Настоящей драмой для Патерсона может стать только нарушение этой адекватности, которое по «философскому» своему складу собака трикстер Марвин как раз и производит, сжирая тетрадку со стихами. Как именно водитель автобуса из своего несчастья выруливает, говорить не буду – скажете, спойлер. Но куда выруливает, скажу: опять же в четвертое измерение. И снова, как в начале, на экране возникают рифмы, удвоения, близнячество, которые присутствуют у Джармуша как удивительный образ внутреннего равновесия, симметрии, гармонии и адекватности себе.
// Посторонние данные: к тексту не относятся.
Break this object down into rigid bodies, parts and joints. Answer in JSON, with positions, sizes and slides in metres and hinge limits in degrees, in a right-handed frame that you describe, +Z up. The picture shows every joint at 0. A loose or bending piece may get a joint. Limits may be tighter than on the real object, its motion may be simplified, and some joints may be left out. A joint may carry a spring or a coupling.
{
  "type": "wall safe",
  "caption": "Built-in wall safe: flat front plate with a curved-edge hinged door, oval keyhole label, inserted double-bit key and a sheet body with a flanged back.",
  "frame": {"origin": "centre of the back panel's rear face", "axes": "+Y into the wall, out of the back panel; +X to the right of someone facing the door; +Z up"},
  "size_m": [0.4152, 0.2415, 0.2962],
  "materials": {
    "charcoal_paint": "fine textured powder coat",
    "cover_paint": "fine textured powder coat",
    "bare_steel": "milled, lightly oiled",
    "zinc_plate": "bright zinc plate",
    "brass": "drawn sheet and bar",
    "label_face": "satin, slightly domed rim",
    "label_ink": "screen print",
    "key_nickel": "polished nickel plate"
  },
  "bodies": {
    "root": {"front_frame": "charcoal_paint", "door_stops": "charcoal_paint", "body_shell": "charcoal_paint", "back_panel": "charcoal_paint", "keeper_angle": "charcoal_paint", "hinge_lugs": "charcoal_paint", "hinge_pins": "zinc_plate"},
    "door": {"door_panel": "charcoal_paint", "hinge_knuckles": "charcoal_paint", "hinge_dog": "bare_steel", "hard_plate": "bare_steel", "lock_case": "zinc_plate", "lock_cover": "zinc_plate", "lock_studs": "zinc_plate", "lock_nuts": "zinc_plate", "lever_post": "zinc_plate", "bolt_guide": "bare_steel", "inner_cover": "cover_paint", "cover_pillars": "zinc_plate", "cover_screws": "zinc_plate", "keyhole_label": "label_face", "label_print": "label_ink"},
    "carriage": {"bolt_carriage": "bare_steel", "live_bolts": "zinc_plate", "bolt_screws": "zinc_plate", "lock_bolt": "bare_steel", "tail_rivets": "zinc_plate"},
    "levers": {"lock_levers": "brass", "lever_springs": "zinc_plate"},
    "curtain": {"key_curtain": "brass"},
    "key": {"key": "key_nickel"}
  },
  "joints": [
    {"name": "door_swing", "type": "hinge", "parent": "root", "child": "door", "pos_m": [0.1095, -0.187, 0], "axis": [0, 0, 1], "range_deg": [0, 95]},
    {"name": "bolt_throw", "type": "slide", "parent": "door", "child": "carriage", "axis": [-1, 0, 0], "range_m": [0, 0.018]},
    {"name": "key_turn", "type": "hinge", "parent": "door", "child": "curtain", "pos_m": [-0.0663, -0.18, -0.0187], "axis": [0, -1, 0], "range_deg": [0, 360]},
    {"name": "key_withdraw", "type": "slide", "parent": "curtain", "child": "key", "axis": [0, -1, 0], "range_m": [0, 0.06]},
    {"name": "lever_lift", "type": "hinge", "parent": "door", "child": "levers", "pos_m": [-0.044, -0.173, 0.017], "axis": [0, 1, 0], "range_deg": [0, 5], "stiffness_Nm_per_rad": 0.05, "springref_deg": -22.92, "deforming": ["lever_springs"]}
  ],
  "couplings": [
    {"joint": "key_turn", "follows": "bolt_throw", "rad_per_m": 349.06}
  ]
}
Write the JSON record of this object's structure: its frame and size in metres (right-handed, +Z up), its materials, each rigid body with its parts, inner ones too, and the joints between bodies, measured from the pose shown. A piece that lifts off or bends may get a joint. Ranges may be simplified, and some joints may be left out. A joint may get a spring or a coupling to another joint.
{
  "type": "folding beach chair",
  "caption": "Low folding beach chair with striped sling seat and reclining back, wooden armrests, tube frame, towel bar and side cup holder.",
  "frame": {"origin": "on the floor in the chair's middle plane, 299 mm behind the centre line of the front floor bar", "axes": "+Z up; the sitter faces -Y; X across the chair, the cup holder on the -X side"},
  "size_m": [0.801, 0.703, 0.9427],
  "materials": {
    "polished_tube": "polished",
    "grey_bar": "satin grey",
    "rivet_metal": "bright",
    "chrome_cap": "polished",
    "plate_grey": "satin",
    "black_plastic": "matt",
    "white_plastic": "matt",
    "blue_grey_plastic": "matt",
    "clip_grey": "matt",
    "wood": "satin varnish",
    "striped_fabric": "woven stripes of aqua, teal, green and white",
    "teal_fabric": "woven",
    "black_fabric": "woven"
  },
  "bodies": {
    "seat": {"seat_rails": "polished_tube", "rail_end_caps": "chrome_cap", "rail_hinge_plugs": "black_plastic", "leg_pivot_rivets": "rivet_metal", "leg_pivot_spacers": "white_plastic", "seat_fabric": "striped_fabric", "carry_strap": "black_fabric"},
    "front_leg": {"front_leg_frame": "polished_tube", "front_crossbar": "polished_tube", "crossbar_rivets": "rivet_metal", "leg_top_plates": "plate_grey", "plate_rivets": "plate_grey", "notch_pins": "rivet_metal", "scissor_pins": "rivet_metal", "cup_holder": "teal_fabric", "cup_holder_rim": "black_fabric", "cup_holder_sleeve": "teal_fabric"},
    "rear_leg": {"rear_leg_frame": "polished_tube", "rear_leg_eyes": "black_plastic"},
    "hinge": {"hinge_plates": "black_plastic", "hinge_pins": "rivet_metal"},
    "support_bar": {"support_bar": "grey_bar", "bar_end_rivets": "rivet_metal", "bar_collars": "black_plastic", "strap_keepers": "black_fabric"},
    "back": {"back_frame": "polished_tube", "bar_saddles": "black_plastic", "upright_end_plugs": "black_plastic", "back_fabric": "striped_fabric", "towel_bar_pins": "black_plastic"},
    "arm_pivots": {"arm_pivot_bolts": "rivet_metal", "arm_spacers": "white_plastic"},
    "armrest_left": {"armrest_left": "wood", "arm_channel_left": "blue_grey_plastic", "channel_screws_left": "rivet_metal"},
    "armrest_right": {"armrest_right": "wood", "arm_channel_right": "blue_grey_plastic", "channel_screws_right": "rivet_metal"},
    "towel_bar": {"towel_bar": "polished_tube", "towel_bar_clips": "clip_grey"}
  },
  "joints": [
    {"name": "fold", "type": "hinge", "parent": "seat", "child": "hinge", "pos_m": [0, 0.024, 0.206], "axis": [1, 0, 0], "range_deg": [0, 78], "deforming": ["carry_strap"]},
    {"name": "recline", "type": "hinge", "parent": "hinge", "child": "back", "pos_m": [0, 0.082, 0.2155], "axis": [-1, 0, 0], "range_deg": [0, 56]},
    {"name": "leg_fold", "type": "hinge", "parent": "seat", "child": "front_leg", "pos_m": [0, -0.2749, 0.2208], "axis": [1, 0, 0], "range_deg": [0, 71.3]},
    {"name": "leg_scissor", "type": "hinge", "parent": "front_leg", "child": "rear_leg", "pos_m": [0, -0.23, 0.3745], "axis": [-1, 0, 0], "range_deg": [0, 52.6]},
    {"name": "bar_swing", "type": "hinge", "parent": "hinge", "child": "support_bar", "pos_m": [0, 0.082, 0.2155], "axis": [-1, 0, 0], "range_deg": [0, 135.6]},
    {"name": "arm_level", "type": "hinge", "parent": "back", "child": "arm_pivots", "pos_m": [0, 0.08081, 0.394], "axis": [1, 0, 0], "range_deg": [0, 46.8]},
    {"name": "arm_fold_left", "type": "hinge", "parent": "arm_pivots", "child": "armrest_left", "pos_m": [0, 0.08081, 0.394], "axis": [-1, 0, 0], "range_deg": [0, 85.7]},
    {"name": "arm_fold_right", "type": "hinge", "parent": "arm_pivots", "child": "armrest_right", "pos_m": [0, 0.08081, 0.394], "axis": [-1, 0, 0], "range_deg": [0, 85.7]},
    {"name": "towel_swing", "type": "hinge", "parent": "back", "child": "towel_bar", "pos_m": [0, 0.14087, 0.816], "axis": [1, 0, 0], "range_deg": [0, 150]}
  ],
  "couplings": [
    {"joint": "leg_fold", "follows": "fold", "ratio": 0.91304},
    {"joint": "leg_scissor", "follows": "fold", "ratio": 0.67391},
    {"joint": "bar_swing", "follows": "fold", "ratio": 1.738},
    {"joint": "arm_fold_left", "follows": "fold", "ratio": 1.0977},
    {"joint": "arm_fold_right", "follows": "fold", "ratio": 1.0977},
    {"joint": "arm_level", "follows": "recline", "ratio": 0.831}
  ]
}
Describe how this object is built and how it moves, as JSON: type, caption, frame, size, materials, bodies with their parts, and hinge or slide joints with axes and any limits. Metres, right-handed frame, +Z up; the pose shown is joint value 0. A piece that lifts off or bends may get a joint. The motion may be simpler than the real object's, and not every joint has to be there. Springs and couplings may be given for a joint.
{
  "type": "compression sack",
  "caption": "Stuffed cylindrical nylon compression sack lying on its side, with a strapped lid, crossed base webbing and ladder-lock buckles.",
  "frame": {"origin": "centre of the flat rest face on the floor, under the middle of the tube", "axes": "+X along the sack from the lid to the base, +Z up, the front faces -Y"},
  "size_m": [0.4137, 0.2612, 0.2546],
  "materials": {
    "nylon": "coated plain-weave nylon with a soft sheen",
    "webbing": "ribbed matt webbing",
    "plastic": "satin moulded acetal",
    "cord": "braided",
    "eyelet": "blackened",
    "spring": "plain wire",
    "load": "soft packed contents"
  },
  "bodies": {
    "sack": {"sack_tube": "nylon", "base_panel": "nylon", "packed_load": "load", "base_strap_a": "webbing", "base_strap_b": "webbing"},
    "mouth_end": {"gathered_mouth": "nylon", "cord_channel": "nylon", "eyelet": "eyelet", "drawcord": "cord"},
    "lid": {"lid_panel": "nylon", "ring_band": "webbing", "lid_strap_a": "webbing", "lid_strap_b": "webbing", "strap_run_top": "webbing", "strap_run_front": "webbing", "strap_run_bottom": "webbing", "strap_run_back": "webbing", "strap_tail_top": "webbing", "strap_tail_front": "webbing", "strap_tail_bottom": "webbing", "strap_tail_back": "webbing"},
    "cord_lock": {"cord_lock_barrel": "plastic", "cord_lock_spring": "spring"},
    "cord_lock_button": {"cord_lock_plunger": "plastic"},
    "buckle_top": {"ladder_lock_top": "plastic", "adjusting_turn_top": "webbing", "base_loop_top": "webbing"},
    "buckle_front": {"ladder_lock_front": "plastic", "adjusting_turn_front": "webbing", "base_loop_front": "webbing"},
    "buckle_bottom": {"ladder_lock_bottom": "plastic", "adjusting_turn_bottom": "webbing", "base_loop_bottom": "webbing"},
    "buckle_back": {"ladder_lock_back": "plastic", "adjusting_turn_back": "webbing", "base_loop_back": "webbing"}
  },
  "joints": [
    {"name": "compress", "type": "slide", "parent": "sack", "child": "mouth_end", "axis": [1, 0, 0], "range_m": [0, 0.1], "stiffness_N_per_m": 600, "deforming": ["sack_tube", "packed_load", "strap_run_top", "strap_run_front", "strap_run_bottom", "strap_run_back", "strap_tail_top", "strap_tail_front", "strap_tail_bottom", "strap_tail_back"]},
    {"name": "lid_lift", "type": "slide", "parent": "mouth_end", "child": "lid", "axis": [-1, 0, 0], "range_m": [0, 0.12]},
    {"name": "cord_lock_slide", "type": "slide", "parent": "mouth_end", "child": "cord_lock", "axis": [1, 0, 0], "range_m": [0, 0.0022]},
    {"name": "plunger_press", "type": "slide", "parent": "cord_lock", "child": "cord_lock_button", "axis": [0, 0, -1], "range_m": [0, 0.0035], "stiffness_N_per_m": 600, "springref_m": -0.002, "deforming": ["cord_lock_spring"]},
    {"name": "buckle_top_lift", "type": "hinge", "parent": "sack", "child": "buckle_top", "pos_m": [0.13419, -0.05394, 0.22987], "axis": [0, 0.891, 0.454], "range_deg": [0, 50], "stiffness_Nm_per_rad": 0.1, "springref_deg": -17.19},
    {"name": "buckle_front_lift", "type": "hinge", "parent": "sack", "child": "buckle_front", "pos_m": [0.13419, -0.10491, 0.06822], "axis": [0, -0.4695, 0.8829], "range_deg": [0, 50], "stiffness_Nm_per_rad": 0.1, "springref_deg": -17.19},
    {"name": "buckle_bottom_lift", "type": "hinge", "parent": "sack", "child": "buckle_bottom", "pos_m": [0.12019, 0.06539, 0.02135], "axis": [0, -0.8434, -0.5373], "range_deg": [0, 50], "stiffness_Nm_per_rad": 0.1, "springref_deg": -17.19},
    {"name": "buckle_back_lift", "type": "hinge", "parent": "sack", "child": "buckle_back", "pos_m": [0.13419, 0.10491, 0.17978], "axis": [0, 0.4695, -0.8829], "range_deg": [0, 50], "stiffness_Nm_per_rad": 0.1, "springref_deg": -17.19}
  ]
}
«Самый счастливый день в жизни Олли Мяки», режиссер Юхо Куосманен
АНДРЕЙ ПЛАХОВ. Мы знаем, что двойники – частые гости в искусстве. Например, у Киры Муратовой близнецы регулярно фигурируют. Джармуш как будто играет в простоту. Все такое привычное, элементарное, этот городок, простая жизнь. Но она сама по себе двойственна. Вот жена героя, очень милая, исполненная лучших намерений – но на самом деле она давит его поэтическую природу, профанирует ее. В то время, как собачка, которая пожирает тетрадку со стихами, дает ему аванс на будущие гениальные свершения. Фактически это тоже как бы удвоение реальности. Есть жена и есть собачка. А можно сказать и так: герой выпил лишнюю пинту пива в своем любимом баре, и у него стало двоиться в глазах.
ЛЕВ КАРАХАН. Прекрасное постмодернистское резюме для нашего разговора. Ты прав: постмодернизм хоть и устарел, но жив. Проблема только в том, что игровые ответы на «проклятые вопросы» могут, конечно, эти вопросы подвесить и даже отложить – надолго. Ответить на них не могут.
[1] См.: «После травмы». – «Искусство кино», 2015, № 7.
[2] См.: Гусятинский Е. Любовь. – «Манеж», 2016, № 2 (124).
[3] См.: «Искусство кино», 1998, № 12, с. 59.